Friday, 18 November 2016

It’s been a funny day...

The Better Half (TBH) has for some time been meaning to find out more about her grandfather who died during the First World War. TBH’s family understood that he was in what was then known as Mesopotamia when he died and a few years ago we went to the WWI museum in Kansas City, where despite it being the USA’s national WWI museum, we found a fair amount of information on his British regiment. There, we discovered that his regiment had been captured at Kut, which is not too far from Baghdad in the country now known as Iraq. For some reason, apart from Lawrence of Arabia which was made into a rather over simplified and dramatised movie, the war in the Middle East is largely forgotten. In our search for more information, a couple of summers ago, we went to the War Museum in London. There we were disappointed to find the same attitude to this important part of the war and only a tiny part of the exhibits were from that theatre of the war. I do understand that the losses on the Western front were so massive that it is hard to comprehend, but a lot of British troops, not necessarily from Great Britain were lost in those Eastern campaigns too. Since our visit in the museum in Kansas, TBH has been quietly chipping away at the research using the Internet to find out more.

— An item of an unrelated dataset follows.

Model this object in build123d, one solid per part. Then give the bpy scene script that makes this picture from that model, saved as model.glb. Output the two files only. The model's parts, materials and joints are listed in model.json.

Because her grandfather was in The Royal Gloucester regiment, she has been meaning to go to their museum for some while now to see what they know. This is down by the Quays in Gloucester and not too far away from our home.

 We finally decided that today was the day.

When we arrived in Gloucester we had great difficulty finding somewhere to park and the Quays car park was so busy they had people in high viz jackets controlling the cars which was unusual and we finally found a space on floor 4, which is not usually available to the public. The lift we got into with five other people started flashing the ‘overloaded’ warning, despite claiming to be able to hold 13 people. A couple who were last in reluctantly got out and the lift was able to descend. On the shopping level, the place was heaving and as we left the shopping mall, we discovered that there was a Christmas Market with stalls and wooden huts all around the docks. This accounted for the huge crowds we had been encountering and the lack of parking.

A part of the Christmas Market

This unusual cafe claims it can be hired for weddings and such like.
Following the maps, which to their credit, Gloucester council had placed all around the Quay area we were able to find the approximate location of the museum, but the maps were somewhat misleading and it took a little more exploration and intuition to actually find the entrance to the museum. Having circled the building, we found the front entrance was in full view most of the way we had come and facing us.
The museum building in full view
 We may have noticed it if we had not been concentrating on looking for signposts and maps. The museum was quite small but covered the various Gloucester Regiment’s activities from its year of formation to date.
One of the services provided by the museum is to help find information about relatives who have served in the regiment. This incurs a small fee and TBH found the right person to talk to who did a quick search for her grandfather’s records.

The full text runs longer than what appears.